> Task to carry out
Search the material for the word "materials" and copy each line that holds it.

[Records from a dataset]
########################################

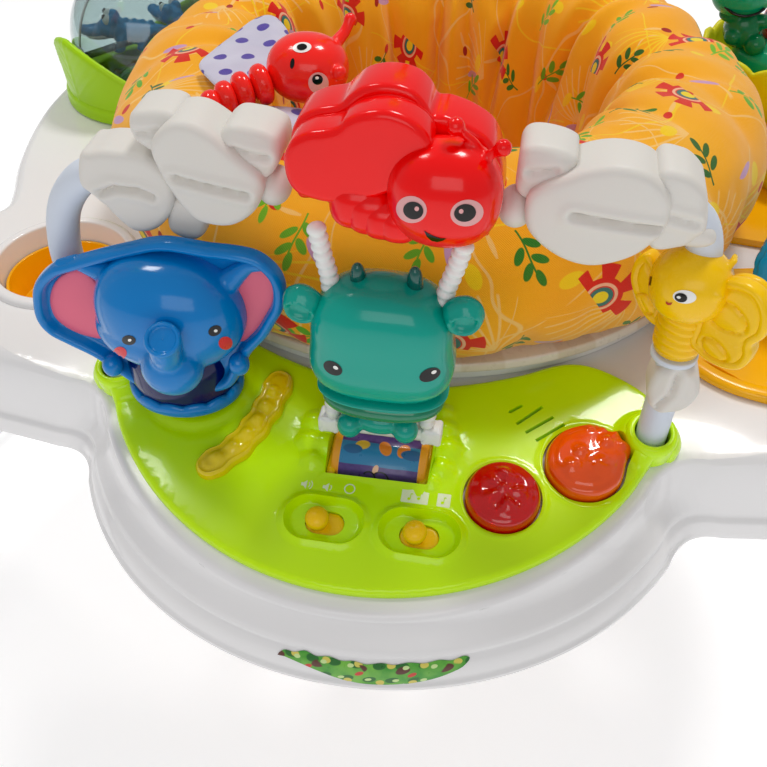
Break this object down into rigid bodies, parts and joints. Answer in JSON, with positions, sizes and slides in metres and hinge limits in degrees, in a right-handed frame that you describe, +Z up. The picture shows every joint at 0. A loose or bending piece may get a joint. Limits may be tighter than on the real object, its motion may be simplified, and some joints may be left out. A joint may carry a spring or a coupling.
{
  "type": "activity jumper",
  "caption": "Baby activity jumper: a tray of toys with a turning padded seat, hung on springs from arched tube uprights on a floor ring.",
  "frame": {"origin": "on the floor under the centre of the seat and of the whole jumper's box", "axes": "+X from the left side to the right side, -Y towards the front sound panel, +Z up"},
  "size_m": [0.952, 0.826, 0.852],
  "materials": {
    "amber_clear": "clear tinted",
    "battery_case": "printed steel sleeve",
    "board_green": "solder resist",
    "bug_red": "gloss moulded",
    "butterfly_yellow": "gloss moulded",
    "clear_shell": "clear",
    "cover_fabric": "woven",
    "croc_blue": "gloss moulded",
    "cup_yellow": "gloss moulded",
    "drum_print": "printed",
    "elephant_blue": "gloss moulded",
    "flower_orange": "gloss moulded",
    "frame_plastic": "gloss moulded",
    "frame_tube": "smooth powder coat",
    "frog_green": "gloss moulded",
    "grip_rubber": "matt",
    "hippo_teal": "gloss moulded",
    "leaf_white": "satin moulded",
    "lime_gloss": "gloss moulded",
    "moth_red": "gloss moulded",
    "orange_clear": "clear tinted",
    "orange_knob": "gloss moulded",
    "plate_yellow": "gloss moulded",
    "pot_green": "gloss moulded",
    "red_clear": "clear tinted",
    "rope_white": "satin moulded",
    "seat_fabric": "printed woven cloth over foam",
    "seat_ring_white": "satin moulded",
    "speaker_black": "matt",
    "spring_steel": "zinc plated wire",
    "strap_webbing": "woven webbing",
    "tray_under": "satin moulded",
    "tray_white": "gloss moulded",
    "wheel_blue": "gloss moulded",
    "wing_lilac": "printed cloth"
  },
  "bodies": {
    "frame": {"base_hub_left": "frame_plastic", "base_hub_right": "frame_plastic", "base_hub_rear": "frame_plastic", "base_hub_front": "frame_plastic", "base_rail_front": "frame_tube", "base_rail_left": "frame_tube", "base_rail_right": "frame_tube", "foot_left": "grip_rubber", "foot_right": "grip_rubber", "foot_rear": "grip_rubber", "upright_left": "frame_tube", "upright_right": "frame_tube", "upright_rear": "frame_tube", "top_housing_left": "lime_gloss", "top_housing_right": "lime_gloss", "top_housing_rear": "lime_gloss", "spring_left": "spring_steel", "spring_right": "spring_steel", "spring_rear": "spring_steel", "spring_cover_left": "cover_fabric", "spring_cover_right": "cover_fabric", "spring_cover_rear": "cover_fabric"},
    "tray": {"tray_top": "tray_white", "tray_bottom": "tray_under", "cup_insert": "cup_yellow", "strap_left": "strap_webbing", "strap_right": "strap_webbing", "strap_rear": "strap_webbing", "panel_housing": "lime_gloss", "panel_base": "tray_under", "battery_door": "tray_under", "batteries": "battery_case", "circuit_board": "board_green", "speaker": "speaker_black", "light_bar": "amber_clear", "arch_left": "leaf_white", "arch_right": "leaf_white", "moth": "moth_red", "leaf_cradle": "lime_gloss", "yellow_plate": "plate_yellow", "leaf_pot": "pot_green", "flower_cup": "pot_green"},
    "seat": {"seat_ring": "seat_ring_white", "seat_pad": "seat_fabric", "bug_toy": "bug_red", "bug_wings": "wing_lilac"},
    "volume_knob": {"volume_slider": "orange_knob"},
    "mode_knob": {"mode_slider": "orange_knob"},
    "red_key": {"red_button": "red_clear"},
    "orange_key": {"orange_button": "orange_clear"},
    "drum": {"picture_drum": "drum_print"},
    "swing": {"swing_frame": "rope_white", "hippo": "hippo_teal"},
    "elephant": {"elephant": "elephant_blue"},
    "butterfly": {"yellow_butterfly": "butterfly_yellow"},
    "ball": {"clear_ball": "clear_shell", "crocodiles": "croc_blue"},
    "frog_spinner": {"pot_spinner": "frog_green"},
    "flower": {"flower_spinner": "flower_orange"},
    "wheel": {"blue_wheel": "wheel_blue"}
  },
  "joints": [
    {"name": "tray_bounce", "type": "slide", "parent": "frame", "child": "tray", "axis": [0, 0, 1], "range_m": [-0.1, 0.02], "stiffness_N_per_m": 1500, "springref_m": 0.0333, "deforming": ["spring_left", "spring_right", "spring_rear", "spring_cover_left", "spring_cover_right", "spring_cover_rear"]},
    {"name": "seat_spin", "type": "hinge", "parent": "tray", "child": "seat", "pos_m": [0, 0, 0.4], "axis": [0, 0, 1], "continuous": true},
    {"name": "volume_slide", "type": "slide", "parent": "tray", "child": "volume_knob", "axis": [1, 0, 0], "range_m": [0, 0.006]},
    {"name": "mode_slide", "type": "slide", "parent": "tray", "child": "mode_knob", "axis": [1, 0, 0], "range_m": [-0.001, 0.005]},
    {"name": "red_press", "type": "slide", "parent": "tray", "child": "red_key", "axis": [0, 0.2079, -0.9781], "range_m": [0, 0.003], "stiffness_N_per_m": 400, "springref_m": -0.002},
    {"name": "orange_press", "type": "slide", "parent": "tray", "child": "orange_key", "axis": [0, 0.2079, -0.9781], "range_m": [0, 0.003], "stiffness_N_per_m": 400, "springref_m": -0.002},
    {"name": "drum_spin", "type": "hinge", "parent": "tray", "child": "drum", "pos_m": [0.0065, -0.1971, 0.3841], "axis": [1, 0, 0], "continuous": true},
    {"name": "hippo_swing", "type": "hinge", "parent": "tray", "child": "swing", "pos_m": [0.006, -0.1999, 0.502], "axis": [1, 0, 0], "range_deg": [-6, 12]},
    {"name": "elephant_rock", "type": "hinge", "parent": "tray", "child": "elephant", "pos_m": [-0.082, -0.177, 0.403], "axis": [1, 0, 0], "range_deg": [-2, 12], "stiffness_Nm_per_rad": 0.6, "springref_deg": -1.05},
    {"name": "butterfly_turn", "type": "hinge", "parent": "tray", "child": "butterfly", "pos_m": [0.1194, -0.178, 0.46], "axis": [0, 0, 1], "range_deg": [-60, 60]},
    {"name": "ball_spin", "type": "hinge", "parent": "tray", "child": "ball", "pos_m": [-0.207, 0.104, 0.436], "axis": [0.6, 0.8, 0], "continuous": true},
    {"name": "frog_spin", "type": "hinge", "parent": "tray", "child": "frog_spinner", "pos_m": [0.203, 0.148, 0.43], "axis": [0, 0, 1], "continuous": true},
    {"name": "flower_spin", "type": "hinge", "parent": "tray", "child": "flower", "pos_m": [0.206, 0.044, 0.42], "axis": [0, 0, 1], "continuous": true},
    {"name": "wheel_spin", "type": "hinge", "parent": "tray", "child": "wheel", "pos_m": [0.196, -0.08, 0.433], "axis": [0.3729, 0.9279, 0], "continuous": true}
  ]
}
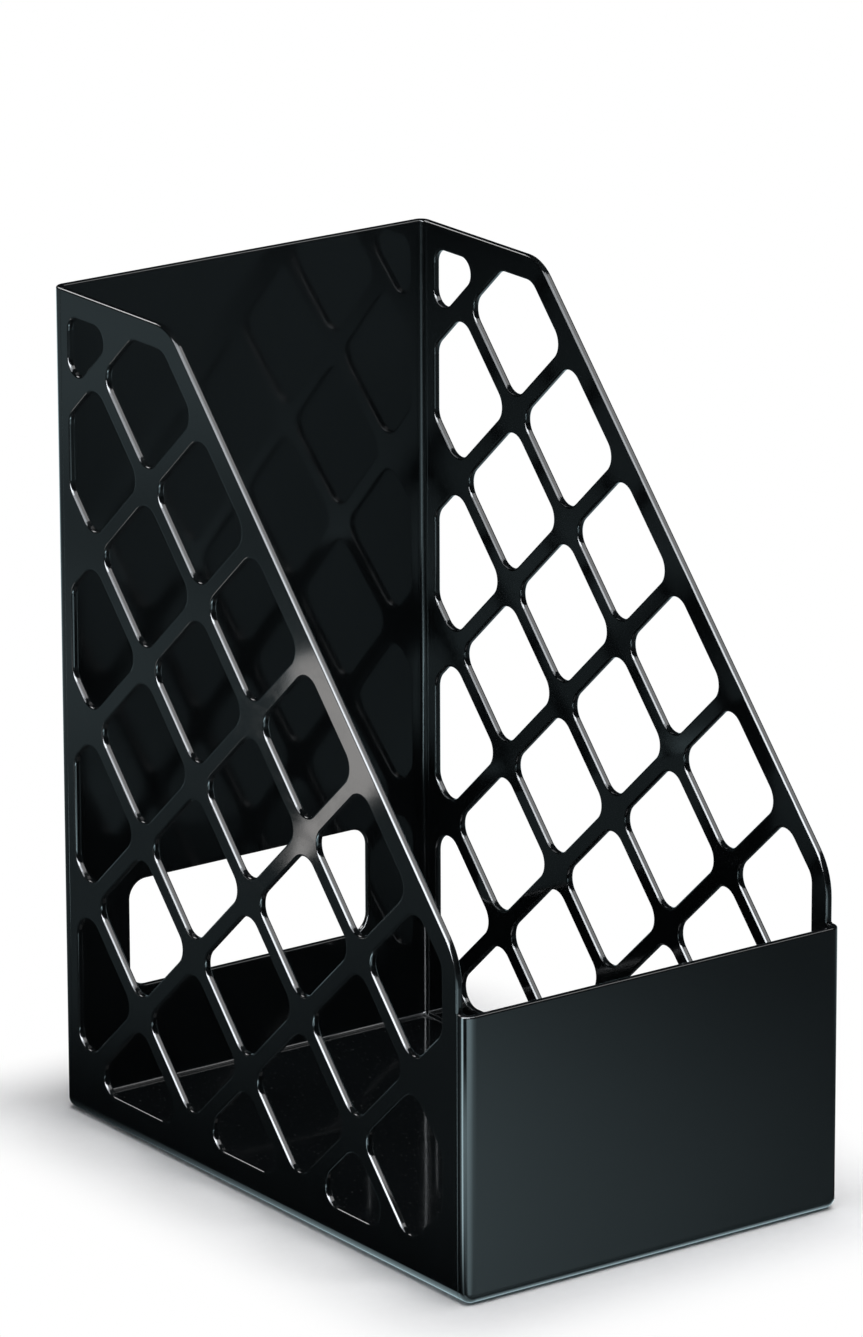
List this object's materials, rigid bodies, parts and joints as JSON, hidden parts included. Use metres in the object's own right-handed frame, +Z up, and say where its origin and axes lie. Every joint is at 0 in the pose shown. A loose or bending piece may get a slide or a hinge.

########################################

> Result
  "materials": {
List this object's materials, rigid bodies, parts and joints as JSON, hidden parts included. Use metres in the object's own right-handed frame, +Z up, and say where its origin and axes lie. Every joint is at 0 in the pose shown. A loose or bending piece may get a slide or a hinge.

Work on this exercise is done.